Intuyo que los fotógrafos trabajan influidos, entre otros cosas, por los costes de sus proyectos. En los 70, cuando empecé fotografiar en color en 8×10 (pulgadas), me gastaba 15 dólares cada vez que hacía una fotografía (película, procesado y una prueba de contacto). Las consideraciones económicas me llevaron a realizar una sola fotografía de cada sujeto. A pesar de esto, sabía que no podía economizar haciendo solo una fotografía que pudiera considerarse buena. Eso me habría conducido a realizar un trabajo aburrido con imágenes que sabía que funcionarían. Pero yo sí decidía qué quería fotografiar y cómo quería estructurar la imagen. Esto fue una poderosa experiencia educativa. Empecé a aprender lo que quería realmente.

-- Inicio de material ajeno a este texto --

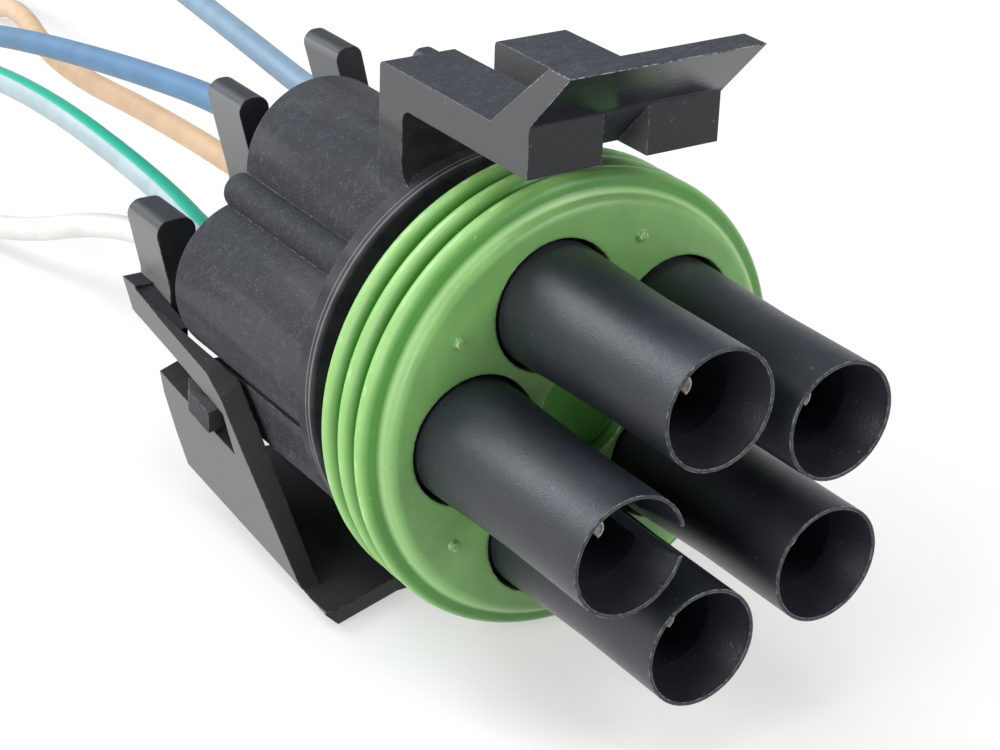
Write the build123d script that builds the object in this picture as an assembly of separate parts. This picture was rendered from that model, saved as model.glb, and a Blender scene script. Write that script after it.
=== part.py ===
from build123d import *
import math
import os

# Five-way sealed tower connector with leads, in millimetres.
# While it is modelled the towers point to -Y, the mating axis is Y through x = z = 0, and the latch is up.
# The finished pieces are then moved so that the origin is under the middle, on the surface it rests on.

# Ways, seen from the front: upper left, upper right, left, lower right, lower left
way_angles = [108, 36, 180, -36, -108]
way_pitch_r = 7.9

# Towers
tower_tip_r = 3.7
tower_root_r = 3.95
tower_parallel = 8.0
tower_length = 15.65
mouth_r = 3.45
funnel_r = 2.8
funnel_depth = 3.0
bore_depth = 11.0
lock_bore_r = 2.3
key_slot_width = 1.9
key_slot_length = 6.5

# Front seal
seal_thick = 6.55
seal_disc_r = 13.7
seal_root_r = 14.15
rib_r = 15.05
rib_count = 3
rib_pitch = 1.9
rib_half = 0.78
first_rib = 1.65
seal_lip = 0.55
seal_hole_gap = 0.32
seal_pocket_r = 3.3
seal_pocket_depth = 1.2
nub_r = 0.28
nub_pitch_r = 11.4
nub_height = 0.3

# Housing behind the seal
neck_r = 12.0
neck_length = 2.3
flange_r = 14.0
flange_thick = 1.9
flange_edge = 0.3
body_length = 17.6
lobe_r = 5.7
core_r = 6.5
rib_top_r = 11.9
body_rib_width = 2.5
rear_round = 0.45
chamber_r = 2.9
chamber_length = 7.1
seal_bore_r = 3.3

# Latch bridge
latch_gap = 1.98
arm_thick = 2.29
arm_split = 3.14
latch_width = 13.3
leg_thick = 2.65
leg_setback = 0.05
leg_round = 0.8
leg_foot = 2.2
hook_height = 3.06
hook_length = 3.0
slab_reach = 7.6
slab_rise = 4.7
slab_top = 2.06
slab_overhang = 0.35
slab_heel = 0.98

# Side nibs that hold the rear lock
wing_top = 4.6
wing_low = 7.6
wing_out = 11.75
nib_out = 14.25
nib_length = 4.0
nib_setback = 6.1
nib_drop = 6.35
nib_height = 1.5
nib_rise = 0.6
nib_ramp = 1.0

# Rear lock
lock_wall = 1.35
lobe_gap = 0.3
floor_thick = 1.15
floor_gap = 0.15
comb_gap = 3.4
comb_depth = 4.6
plate_thick = 2.0
slot_half = 2.25
slot_drop = 1.67
bar_height = 3.2
finger_round = 1.0
strap_top = 2.05
strap_low = 4.0
panel_top = 7.04
corner_rise = 1.31

# Terminals, wire seals and leads
terminal_tip = 2.6
contact_r = 0.65
contact_bore_r = 0.42
box_r = 1.85
crimp_r = 1.2
wire_r = 1.0
wire_seal_gap = 0.05
wire_seal_length = 6.5
wire_seal_rib = 0.35
lead_start = 9.5

# Stations along the mating axis
seal_y = tower_length
neck_y = seal_y + seal_thick
flange_y = neck_y + neck_length
body_y = flange_y + flange_thick
rear_y = body_y + body_length
comb_y = rear_y + comb_gap
end_y = comb_y + comb_depth
plate_y = end_y - plate_thick
chamber_y = neck_y + 1.8
bore_y = chamber_y + chamber_length
wire_y = rear_y - lead_start

# Levels
lock_half = way_pitch_r + lobe_r
floor_top = flange_r + floor_gap
rest_h = max(floor_top + floor_thick, rib_r)
lead_floor = wire_r - rest_h
arm_z = rib_r + latch_gap
nib_y = rear_y - nib_setback
lock_front = flange_y - floor_thick


def way(i):
    a = math.radians(way_angles[i])
    return way_pitch_r * math.cos(a), way_pitch_r * math.sin(a)


def mids():
    return [72 * k for k in range(5)]


def prism(sketch, y0, y1):
    station = Plane(origin=(0, y1, 0), x_dir=(1, 0, 0), z_dir=(0, -1, 0))
    return extrude(station * sketch, amount=y1 - y0, dir=(0, -1, 0))


def side_slab(points, x0, x1):
    return extrude(Plane.YZ.offset(x0) * Polygon(*points, align=None), amount=x1 - x0, dir=(1, 0, 0))


def tapered_slab(outer, inner, x_outer, x_inner):
    faces = [Plane.YZ.offset(x) * make_face(Polyline(*points, close=True))
             for points, x in ((outer, x_outer), (inner, x_inner))]
    return loft(faces, ruled=True)


def turned(profile):
    return revolve(make_face(profile), axis=Axis.Y)


def turned_points(points):
    return turned(Polyline(*points, close=True))


def rod(r, y0, y1, x=0.0, z=0.0):
    return Pos(x, (y0 + y1) / 2, z) * Rot(90, 0, 0) * Cylinder(r, y1 - y0)


def at_way(shape, i):
    x, z = way(i)
    return Pos(x, 0, z) * shape


# Housing: towers


def tower():
    return turned_points([(0, 0), (tower_tip_r, 0), (tower_tip_r, tower_parallel),
                          (tower_root_r, tower_length), (tower_root_r, flange_y), (0, flange_y)])


def cavity():
    return turned_points([(0, -1), (mouth_r + 0.2, -1), (mouth_r, 0.2), (funnel_r, funnel_depth),
                          (funnel_r, bore_depth), (lock_bore_r, bore_depth), (lock_bore_r, chamber_y),
                          (chamber_r, chamber_y),
                          (chamber_r, bore_y), (seal_bore_r, bore_y), (seal_bore_r, rear_y + 1),
                          (0, rear_y + 1)])


def key_slot():
    x, z = way(2)
    end = key_slot_length - key_slot_width / 2
    box = Pos(x + tower_tip_r, end / 2 - 1, z) * Box(tower_tip_r * 2 - 2, end + 2, key_slot_width)
    tip = Pos(x + tower_tip_r, end, z) * Rot(0, 90, 0) * Cylinder(key_slot_width / 2, tower_tip_r * 2 - 2)
    return box + tip


# Housing: body, flange and side nibs


def body_outline():
    outline = Circle(core_r)
    for i in range(len(way_angles)):
        outline += Pos(*way(i)) * Circle(lobe_r)
    crest = rib_top_r - body_rib_width / 2
    for a in mids():
        outline += Rot(0, 0, a) * Pos(crest / 2, 0) * Rectangle(crest, body_rib_width)
        outline += Rot(0, 0, a) * Pos(crest, 0) * Circle(body_rib_width / 2)
    return outline


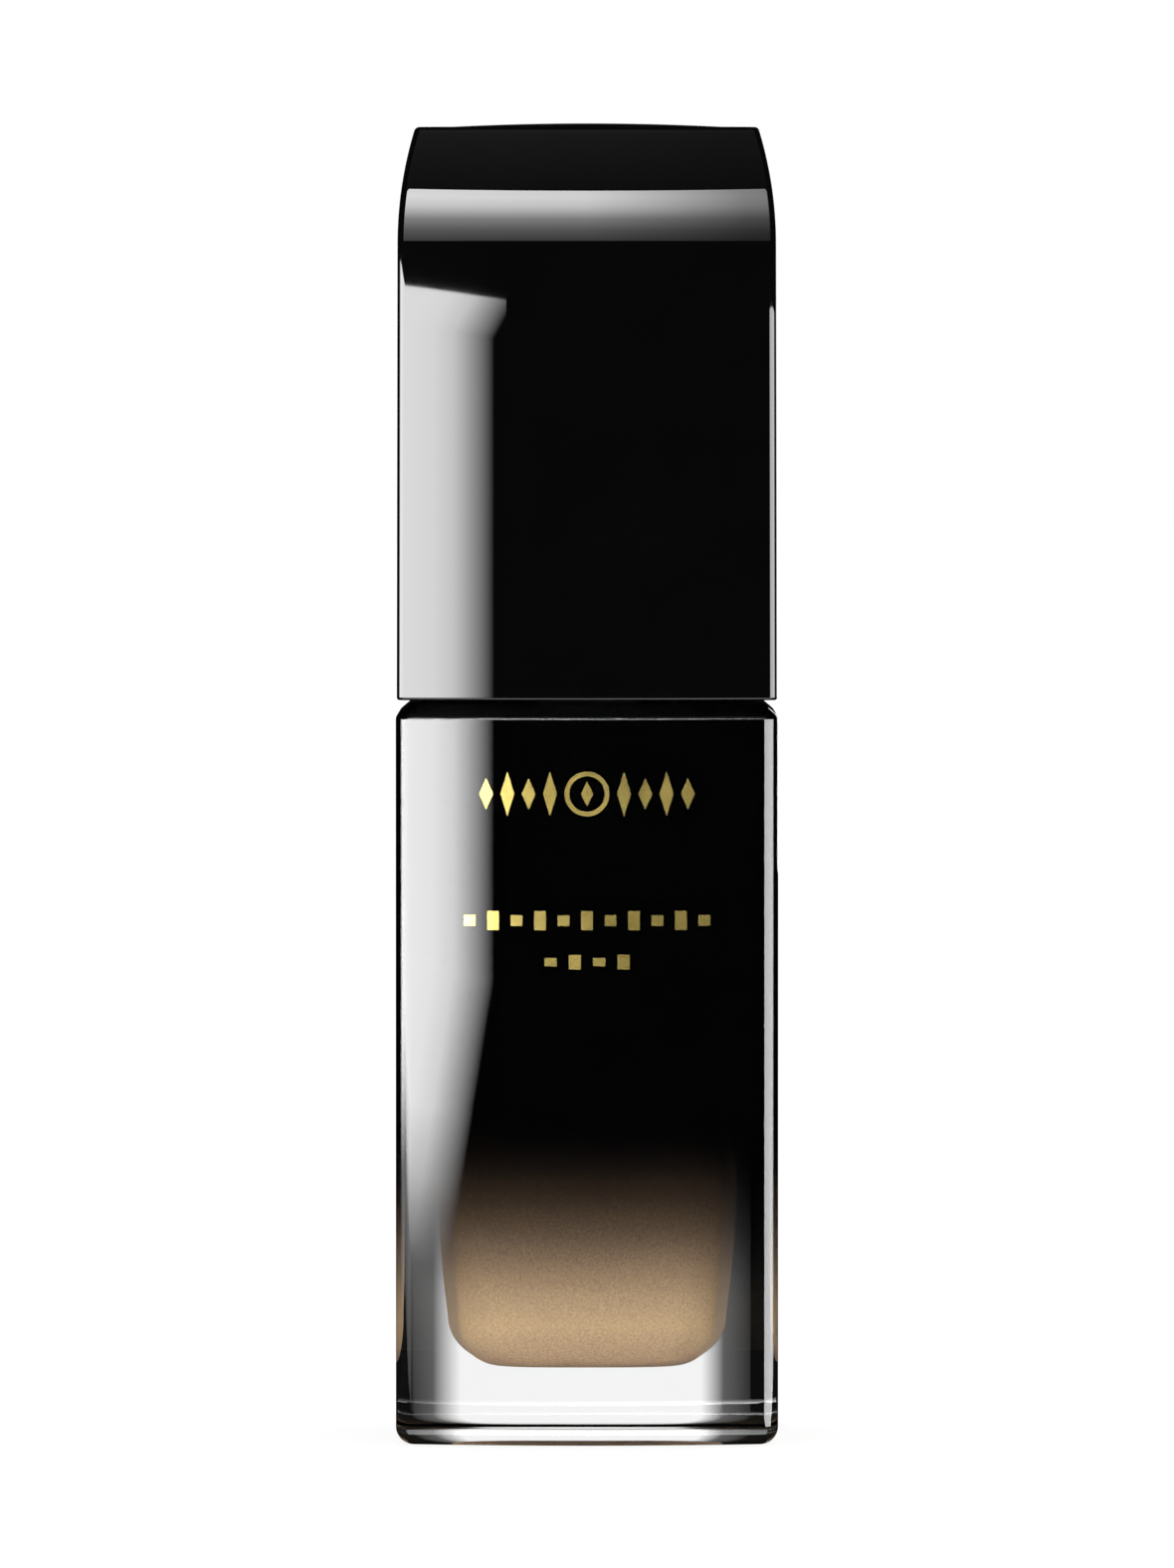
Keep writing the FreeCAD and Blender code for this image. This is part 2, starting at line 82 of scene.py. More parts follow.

El mundo digital está en las antípodas del trabajo con película de  8×10. Veo este mundo como si fuera un fenómeno de dos caras. El hecho de que las “fotografías” sean gratis permite que se trabaje con una mayor espontaneidad. Cuando veo, todavía hoy, a gente fotografiando en analógico veo dudas e indecisiones en su proceso de trabajo. No veo esto en el mundo digital. Parece que existe una mayor libertad y una menor moderación. Veo en esto una analogía en cómo afecta el uso de un  procesador de textos a la escritura: puedes poner todo lo que se te pase por la cabeza por escrito, incluso pensamientos tangenciales, con un mínimo de autocensura, sabiendo que, escribas lo que escribas, siempre lo podrás editar más tarde. La otra cara de esta falta de moderación es que no se discrimina. Y en esto existe una tautología: como uno considera menor el valor de cada una de sus imágenes, uno produce menos imágenes verdaderamente considerables.

Stephen Shore

Incompletitud

Quiero hacer fotos que permanezcan incompletas.  No quiero que pierdan su realidad, presencia, velocidad, calor o humedad.  Por tanto, me paro y disparo antes de que se vuelvan refinadas o sofisticadas.  Si está incompleta entonces la fotografía puede poseer el pasado y evocar el futuro.  Siempre se están moviendo.  Cuando veo una fotografía que está completa me siento como si estuviera atrapado en un ataúd.

Nobuyoshi Araki

Debajo de las piezas hay una mano

Al principio el arte del puzzle parece un arte breve, un arte de poca entidad, contenido todo él en una elemental enseñanza de la «Gestalttheorie»: el objeto considerado –ya se trate de un acto de percepción, un aprendizaje, un sistema fisiológico o, en el caso que nos ocupa, un puzzle de madera– no es una suma de elementos que haya que aislar y analizar primero, sino un conjunto, es decir una forma, una estructura: el elemento no preexiste al conjunto, no es ni más inmediato ni más antiguo, no son los elementos los que determinan el conjunto, sino el conjunto el que determina los elementos: el conocimiento del todo y de sus leyes, del conjunto y su estructura, no se puede deducir del conocimiento separado de las partes que lo componen: esto significa que podemos estar mirando una pieza de un puzzle tres días seguidos y creer que lo sabemos todo sobre su configuración y color, sin haber progresado lo más mínimo: solo cuenta la posibilidad de relacionar esta pieza con otras y, en este sentido, hay algo común entre el arte del puzzle y el arte del go: solo las piezas que se han juntado cobrarán un carácter legible, cobrarán un sentido: considerada aisladamente una pieza de un puzzle no quiere decir nada; es tan solo una pregunta imposible, reto opaco; pero no bien logramos, tras varios minutos de pruebas y errores, o en medio segundo prodigiosamente inspirado, conectarla con una de sus vecinas, desaparece, deja de existir como pieza: la intensa dificultad que precedió aquel acercamiento, y que la palabra puzzle –enigma– expresa tan bien en inglés, no solo no tiene ya razón de ser, sino que parece no haberla tenido nunca, hasta tal punto se ha hecho evidencia: las dos piezas milagrosamente reunidas ya son solo una, a su vez fuente de error, de duda, de desazón y de espera.